<<<<
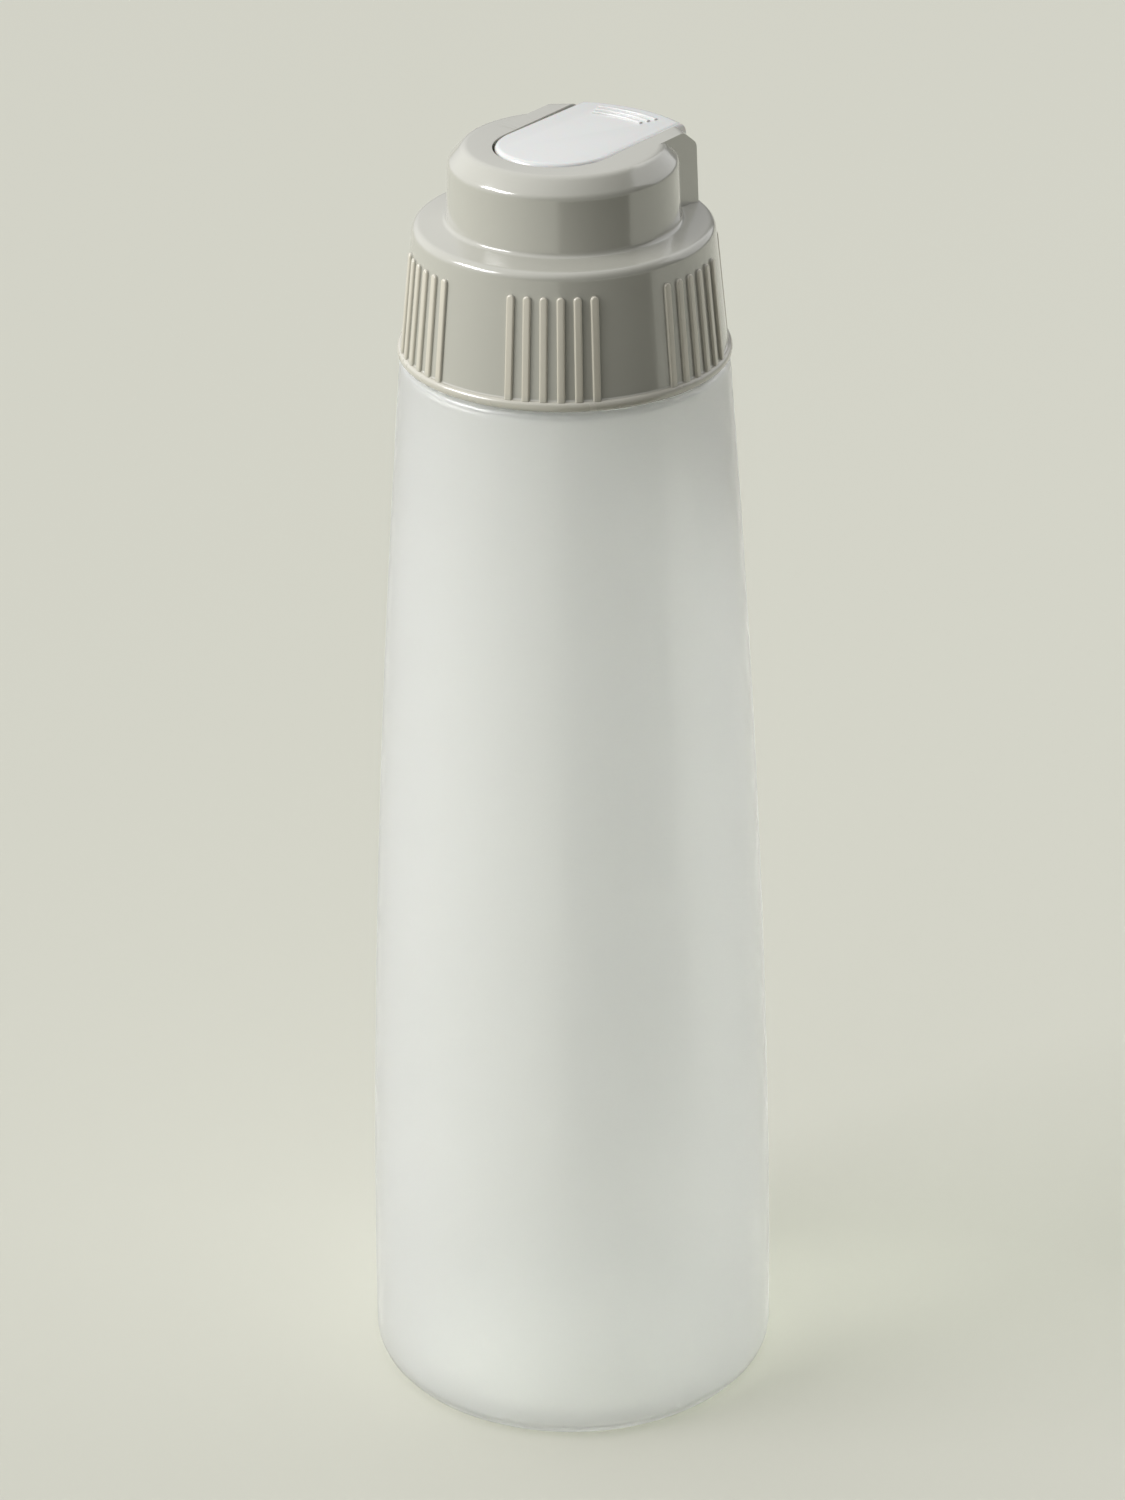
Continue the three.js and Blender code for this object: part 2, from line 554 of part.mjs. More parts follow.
const sauceBottle = new THREE.Group();
sauceBottle.add(piece('bottle_body', makeBottle(), MILKY_BOTTLE));
sauceBottle.add(piece('packing_ring', makePackingRing(), PALE_PACKING));
sauceBottle.add(piece('screw_cap', makeCap(), GREY_CAP));

// The lever rests a little nose-up on its trunnions, as it lies when it is pressed shut
const leverPivot = new THREE.Group();
leverPivot.position.set(0, PIVOT_Y, PIVOT_Z);
leverPivot.rotation.x = -radians(LEVER_REST_TILT_DEGREES);
leverPivot.add(piece('pour_lever', makeLever(), WHITE_LEVER));
sauceBottle.add(leverPivot);

export default sauceBottle;
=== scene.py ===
# %% [markdown]
# # A milky squeeze bottle with a levered cap
#
# This notebook dresses a sauce bottle whose mechanics are already settled. The bottle is blown from
# polyethylene, the cap and its lever are injection moulded, and a foam ring seals the lip. The frame gives
# each solid's place, and every piece made here stands exactly where its solid is. Lengths are written in
# millimetres and turned to metres once.

# %% Load the frame
from math import atan2, cos, hypot, pi, radians, sin, sqrt

import bmesh
import bpy
from mathutils import Matrix, Vector


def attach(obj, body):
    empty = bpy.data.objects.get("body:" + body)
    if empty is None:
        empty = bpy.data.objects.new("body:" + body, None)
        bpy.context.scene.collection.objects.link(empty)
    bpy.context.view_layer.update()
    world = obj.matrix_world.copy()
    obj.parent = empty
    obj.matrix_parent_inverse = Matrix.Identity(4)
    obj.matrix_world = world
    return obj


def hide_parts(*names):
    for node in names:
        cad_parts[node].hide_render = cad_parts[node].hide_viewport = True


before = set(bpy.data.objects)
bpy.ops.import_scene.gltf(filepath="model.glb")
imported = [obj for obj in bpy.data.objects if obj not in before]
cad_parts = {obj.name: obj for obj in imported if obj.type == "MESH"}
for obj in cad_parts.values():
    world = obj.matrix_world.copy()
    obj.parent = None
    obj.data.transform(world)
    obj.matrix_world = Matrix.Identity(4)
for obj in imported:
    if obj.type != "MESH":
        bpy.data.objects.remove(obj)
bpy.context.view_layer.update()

MM = 0.001
print("nodes:", ", ".join(sorted(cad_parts)))

# %% [markdown]
# ## The camera
#
# The picture was taken from well above the bottle's middle with a long lens. The camera's place and its
# three angles came from fitting the rims of the base, the shoulder and the cap to circles of known radius,
# so the model fills the frame as the real bottle does. The camera comes first because everything after it
# is judged through it.

# %% Place the camera
CAMERA_PLACE = Vector((379.5, -524.2, 445.4)) * MM
CAMERA_HEADING = radians(35.99)
CAMERA_PITCH = radians(27.01)
CAMERA_ROLL = radians(-0.54)
CAMERA_LENS = 104.17

camera_data = bpy.data.cameras.new("camera")
camera_data.lens = CAMERA_LENS
camera_data.clip_start = 0.05
camera_data.clip_end = 100
camera = bpy.data.objects.new("camera", camera_data)
turn = Matrix.Rotation(CAMERA_HEADING, 4, "Z")
tip = Matrix.Rotation(pi / 2 - CAMERA_PITCH, 4, "X")
roll = Matrix.Rotation(CAMERA_ROLL, 4, "Z")
camera.matrix_world = Matrix.Translation(CAMERA_PLACE) @ turn @ tip @ roll
bpy.context.scene.collection.objects.link(camera)
bpy.context.scene.camera = camera
bpy.context.scene.view_settings.view_transform = "Standard"
print("camera", round(CAMERA_PLACE.length, 3), "m from the foot of the bottle, lens", CAMERA_LENS, "mm")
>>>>
--- DIRECTIONS ---
The whole listing above needs to be written out again exactly.

--- SOLUTION TO THIS EXERCISE ---
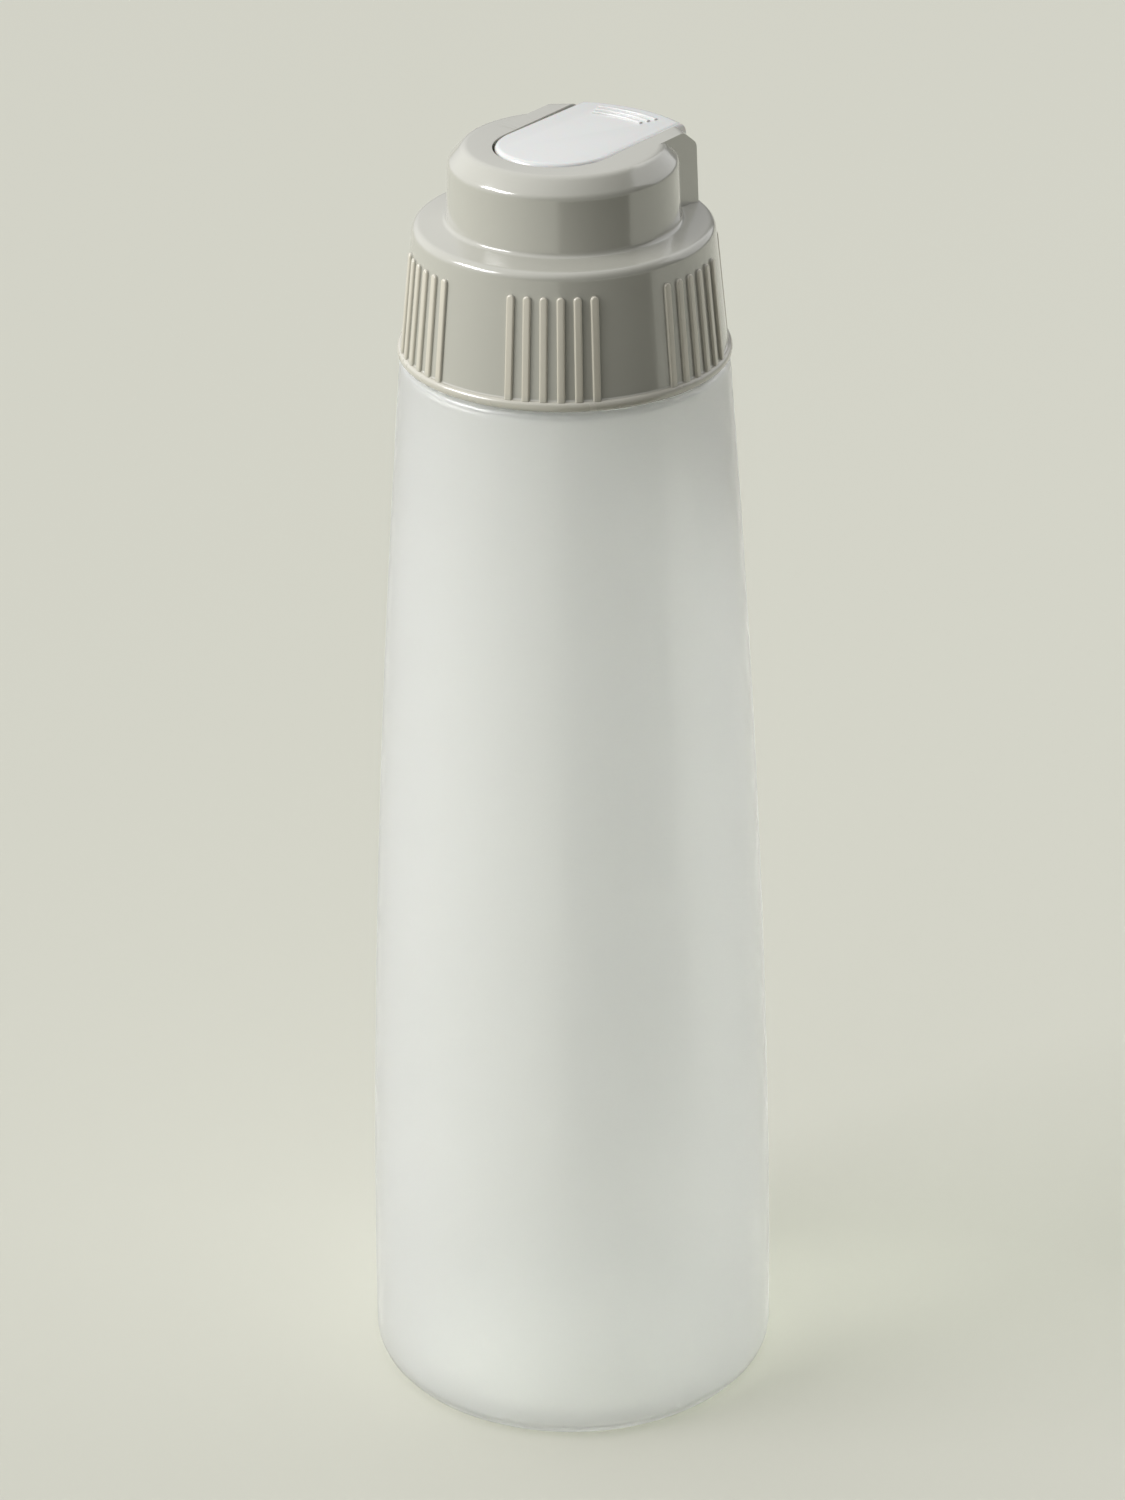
Continue the three.js and Blender code for this object: part 2, from line 554 of part.mjs. More parts follow.
const sauceBottle = new THREE.Group();
sauceBottle.add(piece('bottle_body', makeBottle(), MILKY_BOTTLE));
sauceBottle.add(piece('packing_ring', makePackingRing(), PALE_PACKING));
sauceBottle.add(piece('screw_cap', makeCap(), GREY_CAP));

// The lever rests a little nose-up on its trunnions, as it lies when it is pressed shut
const leverPivot = new THREE.Group();
leverPivot.position.set(0, PIVOT_Y, PIVOT_Z);
leverPivot.rotation.x = -radians(LEVER_REST_TILT_DEGREES);
leverPivot.add(piece('pour_lever', makeLever(), WHITE_LEVER));
sauceBottle.add(leverPivot);

export default sauceBottle;
=== scene.py ===
# %% [markdown]
# # A milky squeeze bottle with a levered cap
#
# This notebook dresses a sauce bottle whose mechanics are already settled. The bottle is blown from
# polyethylene, the cap and its lever are injection moulded, and a foam ring seals the lip. The frame gives
# each solid's place, and every piece made here stands exactly where its solid is. Lengths are written in
# millimetres and turned to metres once.

# %% Load the frame
from math import atan2, cos, hypot, pi, radians, sin, sqrt

import bmesh
import bpy
from mathutils import Matrix, Vector


def attach(obj, body):
    empty = bpy.data.objects.get("body:" + body)
    if empty is None:
        empty = bpy.data.objects.new("body:" + body, None)
        bpy.context.scene.collection.objects.link(empty)
    bpy.context.view_layer.update()
    world = obj.matrix_world.copy()
    obj.parent = empty
    obj.matrix_parent_inverse = Matrix.Identity(4)
    obj.matrix_world = world
    return obj


def hide_parts(*names):
    for node in names:
        cad_parts[node].hide_render = cad_parts[node].hide_viewport = True


before = set(bpy.data.objects)
bpy.ops.import_scene.gltf(filepath="model.glb")
imported = [obj for obj in bpy.data.objects if obj not in before]
cad_parts = {obj.name: obj for obj in imported if obj.type == "MESH"}
for obj in cad_parts.values():
    world = obj.matrix_world.copy()
    obj.parent = None
    obj.data.transform(world)
    obj.matrix_world = Matrix.Identity(4)
for obj in imported:
    if obj.type != "MESH":
        bpy.data.objects.remove(obj)
bpy.context.view_layer.update()

MM = 0.001
print("nodes:", ", ".join(sorted(cad_parts)))

# %% [markdown]
# ## The camera
#
# The picture was taken from well above the bottle's middle with a long lens. The camera's place and its
# three angles came from fitting the rims of the base, the shoulder and the cap to circles of known radius,
# so the model fills the frame as the real bottle does. The camera comes first because everything after it
# is judged through it.

# %% Place the camera
CAMERA_PLACE = Vector((379.5, -524.2, 445.4)) * MM
CAMERA_HEADING = radians(35.99)
CAMERA_PITCH = radians(27.01)
CAMERA_ROLL = radians(-0.54)
CAMERA_LENS = 104.17

camera_data = bpy.data.cameras.new("camera")
camera_data.lens = CAMERA_LENS
camera_data.clip_start = 0.05
camera_data.clip_end = 100
camera = bpy.data.objects.new("camera", camera_data)
turn = Matrix.Rotation(CAMERA_HEADING, 4, "Z")
tip = Matrix.Rotation(pi / 2 - CAMERA_PITCH, 4, "X")
roll = Matrix.Rotation(CAMERA_ROLL, 4, "Z")
camera.matrix_world = Matrix.Translation(CAMERA_PLACE) @ turn @ tip @ roll
bpy.context.scene.collection.objects.link(camera)
bpy.context.scene.camera = camera
bpy.context.scene.view_settings.view_transform = "Standard"
print("camera", round(CAMERA_PLACE.length, 3), "m from the foot of the bottle, lens", CAMERA_LENS, "mm")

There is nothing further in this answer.